2.Shadows of the Damned
While the “blah” title of the game may have stymied its U.S. sales, this might be the most perfect port of a video game IP to 3-D. It has sex, violence, horror, blood, etc., etc., etc. Oh, and in very large amounts. Since playing SotD is kind of like playing Robert Rodriguez’s Machete (a movie that is tailor made for the 3-D genre — do it, Rodriguez, you can thank me later after you cash in the box office receipts), this move to 3-D might be a given. Suda51’s game clearly has enough potential for exposing 3-D flesh and for provoking 3-D scares, and I just know that Suda51 would love to do it (again, Suda, send me a check). This is exactly his style.
Just wait until Garcia “Fucking” Hotspur extends his Big Boner for the first time right at you (that’s the name of his gun for the uninitiated, and it should also tell you why 3-D and SotD would get along swimmingly).
1.Bayonetta
Okay, so you probably think that this choice is just a retread of my reasoning for making an Xtreme Beach Volleyball 3DS title. And, yes, Bayonetta, as a character, is all tits and ass.

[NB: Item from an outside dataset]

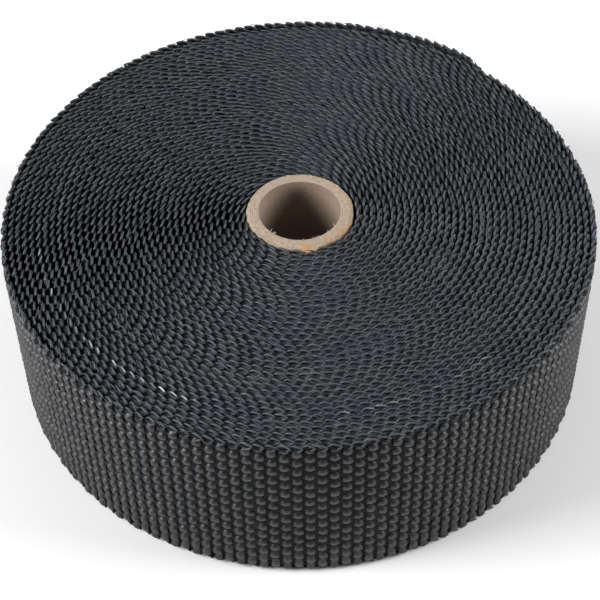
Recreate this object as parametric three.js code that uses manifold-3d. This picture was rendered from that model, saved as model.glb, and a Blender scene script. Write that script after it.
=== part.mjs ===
// A roll of woven heat-wrap tape on a cardboard tube, standing on its end.
// Millimetres, +Z up. The origin is on the roll's axis, on the plane that the roll stands on.
import * as THREE from "three";
import { mergeVertices } from "three/addons/utils/BufferGeometryUtils.js";
import Module from "manifold-3d";

const wasm = await Module();
wasm.setup();

// The woven tape, as it was cut and wound.
const TAPE_WIDTH = 50;
const TAPE_LENGTH = 10000;
const TAPE_THICKNESS = 1.73;

// The cardboard tube that the tape is wound on.
const TUBE_OUTER_DIAMETER = 27.3;
const TUBE_WALL = 3.3;
const TUBE_CLEARANCE = 0.3;

// How the turns lie. Between two turns the roll's ends dip by VALLEY_DEPTH, and
// the tight turns' edges lie EDGE_DROP inside the edges of the outer turn.
const VALLEY_DEPTH = 0.8;
const EDGE_DROP = 0.25;

// The free end of the tape is TAIL_ANGLE degrees anticlockwise from +X, and lies TAIL_GAP off the
// roll. Behind it the outer turn bulges off the turn under it, most of all BULGE_ARC degrees on,
// and lies tight again LOOSE_ARC degrees from the free end.
const TAIL_ANGLE = 47;
const TAIL_GAP = 0.3;
const BULGE_GAP = 1.2;
const BULGE_ARC = 7;
const LOOSE_ARC = 138;

// Facets round one turn.
const WINDING_SEGMENTS = 32;
const OUTER_TURN_SEGMENTS = 96;
const TUBE_SEGMENTS = 48;

const tubeRadius = TUBE_OUTER_DIAMETER / 2;
const boreRadius = tubeRadius - TUBE_WALL;
const firstTurnRadius = tubeRadius + TUBE_CLEARANCE;

// Seen from above, the wound ring has the area of the tape's edge: its length times its thickness.
const woundRadius = Math.sqrt(firstTurnRadius ** 2 + (TAPE_LENGTH * TAPE_THICKNESS) / Math.PI);
const turnCount = Math.round((woundRadius - firstTurnRadius) / TAPE_THICKNESS);
const tightTurns = turnCount - 1;
const tightRadius = firstTurnRadius + tightTurns * TAPE_THICKNESS;

// A geometry with its shared vertices merged, as a solid that can be joined.
function solidFrom(geometry) {
  const bare = geometry.clone();
  bare.deleteAttribute("normal");
  bare.deleteAttribute("uv");
  const merged = mergeVertices(bare);
  const mesh = new wasm.Mesh({
    numProp: 3,
    vertProperties: new Float32Array(merged.attributes.position.array),
    triVerts: new Uint32Array(merged.index.array),
  });
  return new wasm.Manifold(mesh);
}

// The joined solid back as a geometry.
function geometryFrom(solid) {
  const mesh = solid.getMesh();
  const geometry = new THREE.BufferGeometry();
  geometry.setAttribute("position", new THREE.BufferAttribute(mesh.vertProperties, 3));
  geometry.setIndex(new THREE.BufferAttribute(mesh.triVerts, 1));
  geometry.computeVertexNormals();
  return geometry;
}

// A closed profile of radius and height, turned round the Z axis.
function turned(profile, segments) {
  const closed = [...profile, profile[0].clone()];
  return new THREE.LatheGeometry(closed, segments).rotateX(Math.PI / 2);
}

// One end of the tight winding, from the bore outwards: the edge of each turn is a ridge.
function ridges(edgeHeight, valleyHeight) {
  const points = [];
  for (let turn = 0; turn < tightTurns; turn++) {
    const inner = firstTurnRadius + turn * TAPE_THICKNESS;
    points.push(new THREE.Vector2(inner, valleyHeight));
    points.push(new THREE.Vector2(inner + TAPE_THICKNESS / 2, edgeHeight));
  }
  points.push(new THREE.Vector2(tightRadius, valleyHeight));
  return points;
}

function tightWinding() {
  const low = ridges(EDGE_DROP, EDGE_DROP + VALLEY_DEPTH);
  const highEdge = TAPE_WIDTH - EDGE_DROP;
  const high = ridges(highEdge, highEdge - VALLEY_DEPTH);
  return turned([...low, ...high.reverse()], WINDING_SEGMENTS);
}

// How far the outer turn stands off, at an arc in degrees from the free end.
function standOff(arc) {
  const rise = arc / BULGE_ARC;
  const fall = (LOOSE_ARC - arc) / (LOOSE_ARC - BULGE_ARC);
  const slack = Math.max(0, Math.min(rise, fall));
  const end = Math.max(0, 1 - rise);
  return BULGE_GAP * slack ** 2 + TAIL_GAP * end;
}

// The outer turn sinks by one thickness over its whole turn, and so runs into the winding.
function outerTurn() {
  const outer = [];
  const inner = [];
  for (let step = 0; step <= OUTER_TURN_SEGMENTS; step++) {
    const share = step / OUTER_TURN_SEGMENTS;
    const angle = THREE.MathUtils.degToRad(TAIL_ANGLE + share * 360);
    const direction = new THREE.Vector2(Math.cos(angle), Math.sin(angle));
    const radius = tightRadius + TAPE_THICKNESS * (1 - share) + standOff(share * 360);
    outer.push(direction.clone().multiplyScalar(radius));
    inner.push(direction.clone().multiplyScalar(radius - TAPE_THICKNESS));
  }
  const outline = new THREE.Shape([...outer, ...inner.reverse()]);
  return new THREE.ExtrudeGeometry(outline, { depth: TAPE_WIDTH, bevelEnabled: false });
}

function wrapRoll() {
  const solid = solidFrom(tightWinding()).add(solidFrom(outerTurn()));
  const material = new THREE.MeshStandardMaterial({
    color: 0x3c3f43,
    roughness: 0.92,
    metalness: 0,
    flatShading: true,
  });
  const mesh = new THREE.Mesh(geometryFrom(solid), material);
  mesh.name = "wrap_roll";
  return mesh;
}

// The tube is cut to the tape's width, so it is level with the outer turn at both ends.
function coreTube() {
  const profile = [
    new THREE.Vector2(boreRadius, 0),
    new THREE.Vector2(tubeRadius, 0),
    new THREE.Vector2(tubeRadius, TAPE_WIDTH),
    new THREE.Vector2(boreRadius, TAPE_WIDTH),
  ];
  const material = new THREE.MeshStandardMaterial({
    color: 0xc8b298,
    roughness: 0.88,
    metalness: 0,
    flatShading: true,
  });
  const mesh = new THREE.Mesh(turned(profile, TUBE_SEGMENTS), material);
  mesh.name = "core_tube";
  return mesh;
}

const roll = new THREE.Group();
roll.add(wrapRoll(), coreTube());

export default roll;
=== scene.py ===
# A roll of woven glass-fibre tape on its cardboard tube, standing on its end.
# Metres, +Z up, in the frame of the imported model. Angles are in turns, counted anticlockwise
# from above, and a place along the tape is in turns from its free end.
import math

import bmesh
import bpy
from mathutils import Matrix, Vector, noise


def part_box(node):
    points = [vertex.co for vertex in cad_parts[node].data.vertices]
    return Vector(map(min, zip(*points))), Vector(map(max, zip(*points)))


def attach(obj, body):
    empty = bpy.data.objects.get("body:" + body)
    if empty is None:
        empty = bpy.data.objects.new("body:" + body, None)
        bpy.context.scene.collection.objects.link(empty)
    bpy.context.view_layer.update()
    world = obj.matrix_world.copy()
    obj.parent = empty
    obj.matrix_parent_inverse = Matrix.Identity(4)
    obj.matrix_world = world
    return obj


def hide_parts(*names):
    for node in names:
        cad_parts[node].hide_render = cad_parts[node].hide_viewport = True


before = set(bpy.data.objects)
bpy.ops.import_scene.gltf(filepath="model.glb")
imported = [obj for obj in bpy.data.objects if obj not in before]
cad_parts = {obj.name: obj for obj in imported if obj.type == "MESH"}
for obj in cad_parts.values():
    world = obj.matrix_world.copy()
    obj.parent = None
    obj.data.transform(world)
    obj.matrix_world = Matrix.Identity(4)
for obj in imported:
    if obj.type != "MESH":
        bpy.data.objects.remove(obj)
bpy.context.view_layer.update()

MM = 0.001

roll_low, roll_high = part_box("wrap_roll")
TAPE_WIDTH = roll_high.z - roll_low.z
TUBE_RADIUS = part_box("core_tube")[1].x

# How the tape is wound. Behind its free end the outer turn bulges off the roll as far as the loose
# end, and the free end itself droops inwards. The innermost turn lies on the tube.
PITCH = 1.73 * MM
TUBE_WALL = 3.3 * MM
TUBE_CLEARANCE = 0.3 * MM
TIGHT_TURNS = 35
TIGHT_RADIUS = TUBE_RADIUS + TUBE_CLEARANCE + TIGHT_TURNS * PITCH
WINDING = {
    "Tight Radius": TIGHT_RADIUS,
    "Pitch": PITCH,
    "Tail Turn": 47 / 360,
    "Bulge": 1.25 * MM,
    "Bulge End": 7 / 360,
    "Loose End": 138 / 360,
    "Droop": 0.9 * MM,
    "Droop End": 5 / 360,
    "Least Radius": TUBE_RADIUS + 0.78 * MM,
}

# The weave. The thick weft goes up and down across the tape, and the thin warp runs along it.
# Each turn holds fewer wefts than the turn outside it. Only the outer turn shows its face, so
# the face's yarns are made for WOVEN_TURNS.
WEFTS_IN_FIRST_TURN = 166.0
WEFTS_LOST_PER_TURN = 3.9
WARP_COUNT = 29
WARP_SPACING = 1.71 * MM
WEFTS = {
    "Wefts In Turn": WEFTS_IN_FIRST_TURN,
    "Wefts Lost": WEFTS_LOST_PER_TURN,
}
WARPS = {
    "Warp Spacing": WARP_SPACING,
    "First Warp Height": (TAPE_WIDTH - (WARP_COUNT - 1) * WARP_SPACING) / 2,
}
WOVEN_TURNS = 1.07

# The tape ends at the last turn, and its innermost stretch lies on the tube. The upper selvedge is
# made as two pieces, which meet at the split turn. The lower one is clear of the floor.
LAST_TURN = TIGHT_TURNS + 0.75
SPLIT_TURN = 14.0
LOWER_EDGE_HEIGHT = 0.35 * MM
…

However, the real reason that Bayonetta should be a 3DS game is why anything should be made specifically for 3-D in any visual medium. Bayonetta is sheer, unadulterated, and unending spectacle.
Bayonetta revels in the most insane set pieces of any game in recent memory. This is a game in which you can eat a giant baby with your hair. This should be in 3-D.
The game is almost exclusively interested in just (for lack of a better or clearer descriptor) throwing as much shit at the player as it can (which might be the best definition that I have suggested yet for what makes a good 3-D anything — a film, television show, video game that “just wants to throw shit at its audience”).
I have played Bayonetta, and I can tell you that Bayonetta wants to be 3-D. And it should be.
0.God of War
Oh, and God of War should be in 3-D. But I don’t think that that will be happening anytime real soon. Right, Sony?